# [Data segment]
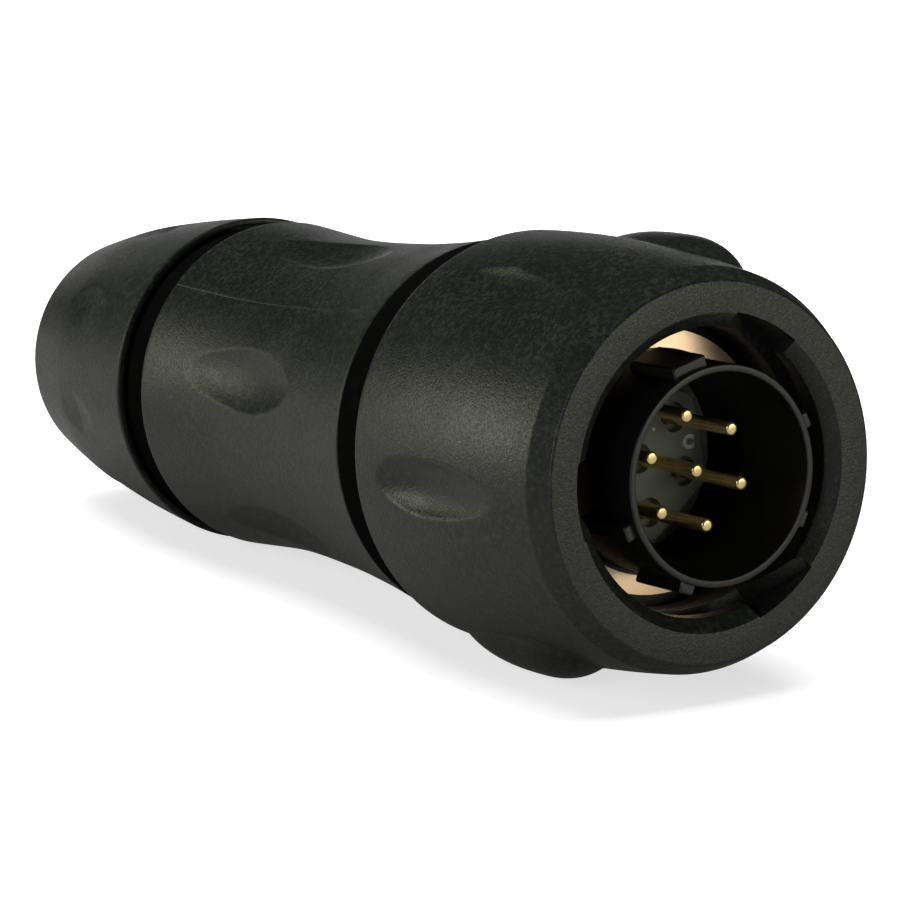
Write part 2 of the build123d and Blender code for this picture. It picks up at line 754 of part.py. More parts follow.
slip_washer.part.label = "slip_washer"
export_step(slip_washer.part, "parts/slip_washer.step")

with BuildPart(plug_plane) as gland_bush:
    with BuildSketch(half_section):
        tube_section(bush_bore_radius, bush_seat_radius - bush_clearance, bush_seat_depth, bush_rear_depth)
    revolve(axis=plug_axis)

gland_bush.part.label = "gland_bush"
export_step(gland_bush.part, "parts/gland_bush.step")

print("rest tilt", degrees(rest_tilt))
print("axis height", axis_height)
print("front x", front_x)
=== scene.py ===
"""Circular connector plug, lying on its side on a pale studio floor."""
import json
import math

import bmesh
import bpy
from mathutils import Euler, Matrix, Vector


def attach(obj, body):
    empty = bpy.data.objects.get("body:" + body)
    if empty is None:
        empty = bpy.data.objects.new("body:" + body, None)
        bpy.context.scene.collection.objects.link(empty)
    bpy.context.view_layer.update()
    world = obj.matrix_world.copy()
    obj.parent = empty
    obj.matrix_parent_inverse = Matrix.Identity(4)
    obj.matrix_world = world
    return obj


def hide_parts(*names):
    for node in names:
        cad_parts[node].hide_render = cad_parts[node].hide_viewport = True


bl_info = {
    "name": "Circular connector plug",
    "version": (1, 0, 0),
    "blender": (4, 5, 0),
    "location": "View3D > Sidebar > Connector",
    "description": "Moulded plug with a bayonet coupling ring, gold pins and a cable gland",
    "category": "Object",
}

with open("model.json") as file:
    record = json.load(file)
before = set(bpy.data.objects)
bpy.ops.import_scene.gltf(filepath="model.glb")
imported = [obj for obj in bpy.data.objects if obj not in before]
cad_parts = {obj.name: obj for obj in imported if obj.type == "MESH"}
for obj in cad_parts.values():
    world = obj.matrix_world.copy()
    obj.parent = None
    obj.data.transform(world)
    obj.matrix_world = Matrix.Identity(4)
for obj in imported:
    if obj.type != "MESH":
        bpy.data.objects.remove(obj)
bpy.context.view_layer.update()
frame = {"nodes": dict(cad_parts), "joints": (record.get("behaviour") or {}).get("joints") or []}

MM = 0.001
RING_JOINT = next(joint for joint in frame["joints"] if joint["name"] == "ring_turn")
FACE_CENTRE = Vector(RING_JOINT["pos_m"])
FORWARD = Vector(RING_JOINT["axis"]).normalized()
SIDE = Vector((0.0, -1.0, 0.0))
UP = SIDE.cross(FORWARD)
PLUG_TURN = Matrix((UP, SIDE, FORWARD)).transposed()
PLUG = Matrix.Translation(FACE_CENTRE) @ PLUG_TURN.to_4x4()


def length(name, description, millimetres):
    """A size in the sidebar, given in millimetres and kept in metres."""
    return bpy.props.FloatProperty(
        name=name, description=description, default=millimetres * MM, unit="LENGTH", subtype="DISTANCE", precision=4
    )


def turn(name, description, degrees):
    """An angle round the plug's axis from straight up."""
    return bpy.props.FloatProperty(
        name=name, description=description, default=math.radians(degrees), unit="ROTATION", subtype="ANGLE"
    )


def colour(name, description, value):
    """A colour in the sidebar."""
    return bpy.props.FloatVectorProperty(
        name=name, description=description, default=value, size=3, subtype="COLOR", min=0.0, max=1.0
    )


def strength(name, description, value):
    """How strong a lamp is."""
    return bpy.props.FloatProperty(name=name, description=description, default=value, min=0.0)


class CouplingRingSizes(bpy.types.PropertyGroup):
    """Sizes of the domed coupling ring"""

    ring_length: length("Length", "From the front face to the rear edge", 37.0)
    crest_radius: length("Crest Radius", "Largest radius of the dome", 24.7)
    crest_depth: length("Crest Depth", "Distance of the crest behind the front face", 26.0)
    dome_radius: length("Dome Curve", "Radius of the dome's lengthwise curve", 175.0)
    face_radius: length("Face Radius", "Outer radius of the flat front face", 21.8)
    opening_radius: length("Opening Radius", "Radius of the front opening", 16.5)
    track_radius: length("Track Radius", "Radius of the bayonet entries and ramps", 18.3)
    grip_turn: turn("Grip Turn", "Angle of the first lug", -26.4)


class BodySizes(bpy.types.PropertyGroup):
    """Sizes of the waisted handle body"""

    front_depth: length("Front Depth", "Distance of the body's front behind the ring's face", 43.2)
    rear_depth: length("Rear Depth", "Distance of the body's rear behind the ring's face", 93.9)
    front_radius: length("Front Radius", "Radius at the front", 22.8)
    shoulder_radius: length("Shoulder Radius", "Radius behind the front", 21.55)
    slope_radius: length("Slope Radius", "Radius on the way to the waist", 20.45)
    waist_radius: length("Waist Radius", "Smallest radius", 19.8)
    rear_radius: length("Rear Radius", "Radius at the rear", 20.65)
    thumb_turn: turn("Thumb Turn", "Angle of the first thumb scoop", 15.5)


class GlandNutSizes(bpy.types.PropertyGroup):
    """Sizes of the gland nut"""

    front_depth: length("Front Depth", "Distance of the nut's rim behind the ring's face", 99.6)
    rim_radius: length("Rim Radius", "Radius at the rim", 20.7)
    middle_radius: length("Middle Radius", "Radius half way along", 18.1)
    shoulder_radius: length("Shoulder Radius", "Radius where the end cone starts", 15.0)
    end_depth: length("End Depth", "Distance of the nut's end behind the ring's face", 138.8)
    end_radius: length("End Radius", "Radius of the flat end", 10.0)
    cable_radius: length("Cable Hole Radius", "Radius of the cable's hole", 7.2)
    grip_turn: turn("Grip Turn", "Angle of the first grip scoop", 13.6)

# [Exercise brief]
Exact duplication is required for the lines above, from the line that contains "with BuildPart(plug_plane) as" to the line that contains "for node in", inclusive; omit all others.

# [Output of the exercise]
with BuildPart(plug_plane) as gland_bush:
    with BuildSketch(half_section):
        tube_section(bush_bore_radius, bush_seat_radius - bush_clearance, bush_seat_depth, bush_rear_depth)
    revolve(axis=plug_axis)

gland_bush.part.label = "gland_bush"
export_step(gland_bush.part, "parts/gland_bush.step")

print("rest tilt", degrees(rest_tilt))
print("axis height", axis_height)
print("front x", front_x)
=== scene.py ===
"""Circular connector plug, lying on its side on a pale studio floor."""
import json
import math

import bmesh
import bpy
from mathutils import Euler, Matrix, Vector


def attach(obj, body):
    empty = bpy.data.objects.get("body:" + body)
    if empty is None:
        empty = bpy.data.objects.new("body:" + body, None)
        bpy.context.scene.collection.objects.link(empty)
    bpy.context.view_layer.update()
    world = obj.matrix_world.copy()
    obj.parent = empty
    obj.matrix_parent_inverse = Matrix.Identity(4)
    obj.matrix_world = world
    return obj


def hide_parts(*names):
    for node in names:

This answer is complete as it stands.